Agents say that the price falls are presenting buyers with opportunities.
“The market outside of London is still struggling to build momentum,” says Liam Bailey, Knight Frank’s head of residential research. “The London effect – 34 per cent price growth in a little over two years – has so far not had a huge impact on the country house market.”
According to Knight Frank, the only country properties to show double-digit growth since the market low point in June 2009 are £1m-£3m houses in southern England, which are up 10 per cent. Overall, the country house market has risen only 6.4 per cent during this time.
“There are some great opportunities to be had in the country market,” says Rupert Sweeting, head of country house sales at Knight Frank. “Areas such as Rugby in Northampton and Broadway in the Cotswolds have prime country homes for sale at 2005 prices.”
Knight Frank predicts that prices will stabilise at current levels, particularly in the £1m-£5m market, but says there is scope for some limited price growth in the second half of this year.
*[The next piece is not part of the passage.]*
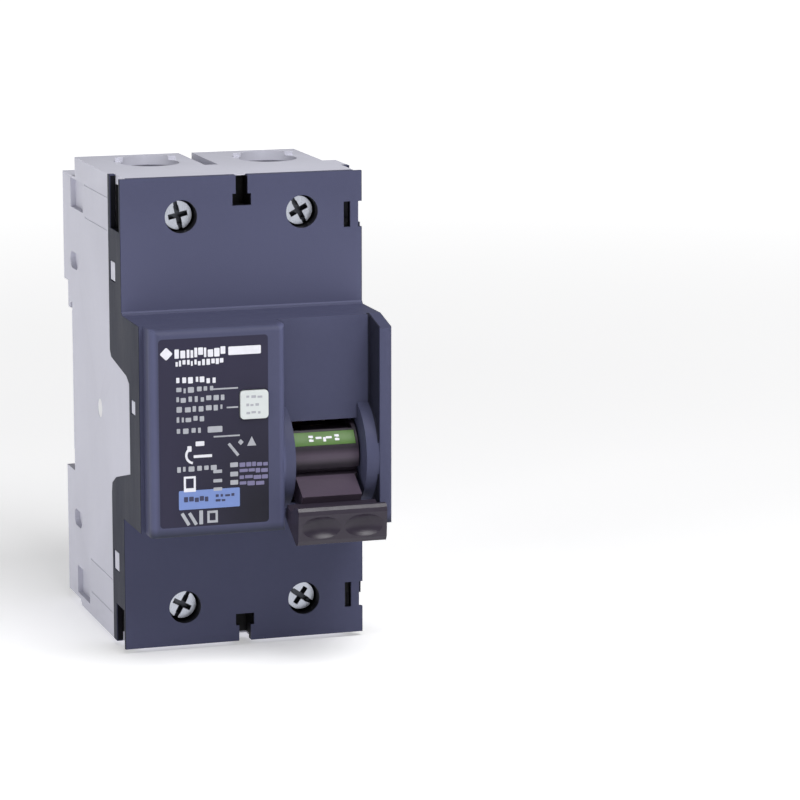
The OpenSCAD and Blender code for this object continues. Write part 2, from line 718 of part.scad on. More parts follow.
// Shapes drawn with the contacts closed, turned to the open position
module opened() {
    translate([0, shaft_y, shaft_z]) rotate([open_angle, 0, 0])
        translate([0, -shaft_y, -shaft_z]) children();
}
fixed_tip_y = strip_front - tip_t;
arm_back = fixed_tip_y - 0.05 - tip_t;
module contact_arm(sx) {
    x = sx * pole_x;
    color(copper_c) opened() {
        difference() {
            union() {
                rod_x(x - arm_t / 2, x + arm_t / 2, 7.2, shaft_y, shaft_z);
                side_plate(x - arm_t / 2, x + arm_t / 2)
                    polygon([[shaft_y - 2.6, shaft_z], [arm_back - 4.2, 24], [arm_back, 24],
                        [arm_back, 17.5], [shaft_y + 2.6, shaft_z]]);
            }
            rod_x(x - 3, x + 3, shaft_d + 2 * run, shaft_y, shaft_z);
        }
        rod_y(arm_back - 0.5, arm_back + tip_t, tip_d - 0.6, x, tip_z);
    }
}
module left_contact_arm() { contact_arm(-1); }
module right_contact_arm() { contact_arm(1); }
module fixed_contact(sx) {
    color(copper_c) {
        box([sx * pole_x - strip_w / 2, strip_front, 17], [sx * pole_x + strip_w / 2, strip_back, 48]);
        rod_y(fixed_tip_y, strip_front + 0.5, tip_d, sx * pole_x, tip_z);
    }
}
module left_fixed_contact() { fixed_contact(-1); }
module right_fixed_contact() { fixed_contact(1); }
module lower_terminal(sx, top) {
    color(copper_c)
        box([sx * pole_x - strip_w / 2, strip_front, -48], [sx * pole_x + strip_w / 2, strip_back, top]);
}
module left_lower_terminal() { lower_terminal(-1, -30.2); }
module right_lower_terminal() { lower_terminal(1, -27.4); }
module neutral_conductor() {
    color("#5f86c9") box([-17.2, strip_back, -33], [-15.2, strip_back + 2, -13.5]);
}
// Runs through the sensing coil and back to the right pole
module phase_conductor() {
    color("#8a5a3a") {
        box([-11.6, -43.5, -17.5], [21, -41.5, -15.5]);
        box([-11.6, -43.5, -17.5], [-9.6, strip_back + 2, -15.5]);
        box([-11.6, strip_back, -29.4], [-9.6, strip_back + 2, -15.5]);
        box([-11.6, strip_back, -29.4], [pole_x, strip_back + 2, -27.4]);
    }
}
module arc_chute(sx) {
    half = 8;
    color("#8f8f88") translate([sx * pole_x, 0, 0]) {
        for (s = [-1, 1]) box([s * half - 0.4, -25, 0], [s * half + 0.4, -2, 18]);
        box([-half, -3, 0], [half, -2, 18]);
        for (i = [0:7]) difference() {
            box([-half, -24, 0.6 + 2.3 * i], [half, -2.5, 1.4 + 2.3 * i]);
            translate([0, 0, 2.3 * i]) linear_extrude(2) polygon([[-4, -25], [4, -25], [0, -17]]);
        }
    }
}
module left_arc_chute() { arc_chute(-1); }
module right_arc_chute() { arc_chute(1); }
module left_braid() {
    color(copper_c) strap(-15.2, 3, 0.8, [[-34.65, -0.5], [-34.2, -3.2], [-32.4, -6.4], [-29, -8.6],
        [-26.6, -10.6], [-25.2, -13.45]]);
}
module right_braid() {
    color(copper_c) strap(pole_x, 3, 0.8, [[-41.1, 2], [-40.9, -0.5], [-41.3, -4], [-42.2, -8],
        [-42.7, -12], [-42.5, -15.45]]);
}

// ---- Overcurrent release ----

module coil_bobbin() {
    color("#e6e0cf") difference() {
        union() {
            rod_y(coil_y0, coil_y1, 6, pole_x, coil_z);
            for (y = [coil_y0, coil_y1 - 1]) rod_y(y, y + 1, 12.6, pole_x, coil_z);
        }
        rod_y(coil_y0 - past, coil_y1 + past, 2 * (plunger_r + run), pole_x, coil_z);
    }
}
module trip_coil() {
    front = coil_y0 + 1.05;
    pitch = 1.18;
    color("#b5652f") difference() {
        union() {
            rod_y(front, front + 5.8 * pitch, 10.8, pole_x, coil_z);
            for (i = [0:5]) rod_y(front + pitch * i, front + pitch * i + 1, 11.8, pole_x, coil_z);
        }
        rod_y(coil_y0, coil_y1, 6.1, pole_x, coil_z);
    }
}
module coil_yoke() {
    color(steel_c) difference() {
        box([pole_x - 4.5, -59.7, 3.8], [pole_x + 4.5, -48.3, 18.2]);
        box([pole_x - 5, coil_y0, 3], [pole_x + 5, coil_y1, 17]);
        rod_y(-50, -48, 2 + 2 * run, pole_x, coil_z);
    }
}
module trip_plunger() {
    color(steel_c) {
        rod_y(-57.4, -53, 2 * plunger_r, pole_x, coil_z);
        rod_y(-53.5, -48.6, 2, pole_x, coil_z);
    }
}
module plunger_spring() {
    color(steel_c) translate([pole_x, -52.95, coil_z]) rotate([-90, 0, 0]) coil(3.6, 0.4, 3.5, 4);
}
module bimetal_strip() {
    color("#b9b3a0") {
        box([17.5, -43.4, -15.5], [20.5, -40.4, -14.6]);
        box([17.5, -41.2, -15.5], [20.5, -40.4, 17.2]);
    }
}

// ---- Residual current side ----

module ring_z(r0, r1, z0, z1) {
    difference() {
        rod_z(z0, z1, 2 * r1, ring_x, ring_y);
        rod_z(z0 - past, z1 + past, 2 * r0, ring_x, ring_y);
    }
}
module sensing_winding() {
    color("#c98a4a") {
        difference() {
            ring_z(5.5, 9.6, ring_z0, ring_z1);
            ring_z(6.3, 8.8, ring_z0 - 1, ring_z1 - 0.9);
        }
        // Feet
        for (a = [90, 180, 270])
            rod_z(-31, ring_z0 + 1, 1.2, ring_x + 9.2 * cos(a), ring_y + 9.2 * sin(a));
    }
}
module sensing_core() {
    color("#6a6d72") ring_z(6.35, 8.55, ring_z0 + 0.1, ring_z1 - 0.95);
}
module trip_relay() {
    color("#2f3a44") difference() {
        box([-21, -55.2, 3], [-6, -48.6, 18.2]);
        rod_y(-52.2, -48, 2 + 2 * run, -pole_x, 9.5);
    }
}
module relay_pin() {
    color(steel_c) rod_y(-52, -47.8, 2, -pole_x, 9.5);
}
module circuit_board() {
    color("#2e6b45") {
        difference() {
            box([-23.8, board_y0, -19.6], [0.8, board_y1, 19.6]);
            for (x = [-22, -1]) rod_y(board_y0 - 1, board_y1 + 1, 1.6, x, 0);
        }
        // Pads that rest on the case
        for (x = [-21, -5], z = [-19.6, 18.4])
            box([x, board_y1 - 0.1, z], [x + 3, y_case_nose, z + 1.2]);
    }
    // Components on the back
    color("#22242a") {
        for (p = [[-20, -4], [-20, -14], [-7, -13]])
            box([p[0], board_y1 - 0.1, p[1]], [p[0] + 5, board_y1 + 1.4, p[1] + 3.6]);
        rod_y(board_y1 - 0.1, board_y1 + 4.5, 4.6, -4.4, -4);
    }
}
module test_button() {
    color("#e9eeec") {
        rounded_y(y_nose - 0.5, y_nose + 3, button_x, button_z, button_w, button_w, 0.8);
        rounded_y(y_nose + 2.1, y_nose + 3.3, button_x, button_z, button_w + 1.6, button_w + 1.6, 1);
        rod_y(y_nose + 3, stem_end, 2.6, button_x, button_z);
    }
}
module test_button_spring() {
    color(steel_c) translate([button_x, y_nose + 3.35, button_z]) rotate([-90, 0, 0]) coil(5, 0.4, 6.95, 6);
}
module test_contact() {
    color("#b9bcc2") difference() {
        rod_y(-59.2, board_y0, 7.6, button_x, button_z);
        rod_y(-60, stem_end + button_travel + 0.2, 3.8, button_x, button_z);
    }
}
module test_resistor() {
    color("#b89b72") {
        rod_x(-16, -9.5, 2.2, -54.6, -8);
        rod_x(-17.5, -8, 0.6, -54.6, -8);
        for (x = [-17.2, -8.3]) rod_y(board_y1, -54.4, 0.6, x, -8);
    }
}

left_outer_shell();
left_inner_shell();
right_inner_shell();
right_outer_shell();
front_cover();
rating_label();
case_rivets();
left_upper_seal();
right_upper_seal();
left_lower_seal();
right_lower_seal();
left_rail_clip();
right_rail_clip();
left_clip_spring();
right_clip_spring();
left_upper_screw();
right_upper_screw();
left_lower_screw();
right_lower_screw();
left_upper_cage();
right_upper_cage();
left_lower_cage();
right_lower_cage();
toggle_handle();
handle_grip();
contact_indicator();
toggle_pin();
toggle_spring();
mechanism_frame();
link_rod();
latch();
trip_bar();
contact_shaft();
left_contact_arm();
right_contact_arm();
left_fixed_contact();
right_fixed_contact();
left_lower_terminal();
right_lower_terminal();
neutral_conductor();
phase_conductor();
left_arc_chute();
right_arc_chute();
left_braid();
right_braid();
trip_coil();
coil_bobbin();
coil_yoke();
trip_plunger();
plunger_spring();
bimetal_strip();
sensing_core();
sensing_winding();
trip_relay();
relay_pin();
circuit_board();
test_button();
test_button_spring();
test_contact();
test_resistor();
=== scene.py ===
"""Looks for the residual current device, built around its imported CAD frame."""
import math
import random

import bmesh
import bpy
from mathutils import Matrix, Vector


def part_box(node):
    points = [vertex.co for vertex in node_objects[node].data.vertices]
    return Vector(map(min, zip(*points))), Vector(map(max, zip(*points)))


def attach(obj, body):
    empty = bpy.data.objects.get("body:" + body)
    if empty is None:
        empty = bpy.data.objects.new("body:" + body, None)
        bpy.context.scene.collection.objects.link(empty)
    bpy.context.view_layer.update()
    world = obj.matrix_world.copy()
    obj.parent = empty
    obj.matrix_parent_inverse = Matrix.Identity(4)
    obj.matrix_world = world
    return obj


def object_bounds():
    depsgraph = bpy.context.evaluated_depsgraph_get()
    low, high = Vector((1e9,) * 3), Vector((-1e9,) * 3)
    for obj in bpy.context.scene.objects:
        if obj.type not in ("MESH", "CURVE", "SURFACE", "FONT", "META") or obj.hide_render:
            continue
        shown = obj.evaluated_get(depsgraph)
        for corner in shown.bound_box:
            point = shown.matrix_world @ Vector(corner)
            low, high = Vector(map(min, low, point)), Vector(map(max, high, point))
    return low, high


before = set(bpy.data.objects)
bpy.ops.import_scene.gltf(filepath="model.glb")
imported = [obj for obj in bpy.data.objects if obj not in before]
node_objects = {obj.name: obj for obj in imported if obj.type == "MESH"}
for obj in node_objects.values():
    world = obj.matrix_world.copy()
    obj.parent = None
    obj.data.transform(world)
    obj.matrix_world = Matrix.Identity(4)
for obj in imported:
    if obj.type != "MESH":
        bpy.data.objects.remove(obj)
cad_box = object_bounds()
MM = 0.001


# ---------------------------------------------------------------- node trees

# Places of the Mix node's factor and of its two colours among its inputs, and of its colour output
MIX_INPUTS = (0, 6, 7)
MIX_OUTPUT = 2


class Graph:
    """A small builder for a node tree. Colours are linear RGB."""

    def __init__(self, tree):
        self.tree = tree

    def feed(self, socket, value):
        """Give a socket a constant, or link it to another socket."""
        if isinstance(value, bpy.types.NodeSocket):
            self.tree.links.new(value, socket)
        elif socket.type == "RGBA":
            socket.default_value = (*value, 1.0)
        else:
            socket.default_value = value

    def node(self, kind, inputs=(), **settings):
        """A new node; settings are its properties and inputs map socket names to values."""
        n = self.tree.nodes.new(kind)
        for key, value in settings.items():
            setattr(n, key, value)
        for key, value in dict(inputs).items():
            self.feed(n.inputs[key], value)
        return n

    def maths(self, op, *values):
        n = self.node("ShaderNodeMath", operation=op)
        for socket, value in zip(n.inputs, values):
            self.feed(socket, value)
        return n.outputs[0]

    def range(self, value, lo, hi, a=0.0, b=1.0):
        """Map lo..hi to a..b and hold it there."""
        inputs = {"Value": value, "From Min": lo, "From Max": hi, "To Min": a, "To Max": b}
        return self.node("ShaderNodeMapRange", inputs).outputs["Result"]

    def split(self, vector):
        """The x, y and z of a vector."""
        return self.node("ShaderNodeSeparateXYZ", {"Vector": vector}).outputs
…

Sweeting says international interest in 3m-£5m properties from eastern European and Chinese buyers could start to push up prices in this sector.
“Another area of strong activity in the country homes market is the waterfront market in the West Country,” he says. “There have been a number of sales [in this region] to buyers looking to invest in holiday homes, suggesting that the ‘discretionary buyer’ – who views a holiday home as not only an investment but as somewhere to enjoy – is back.”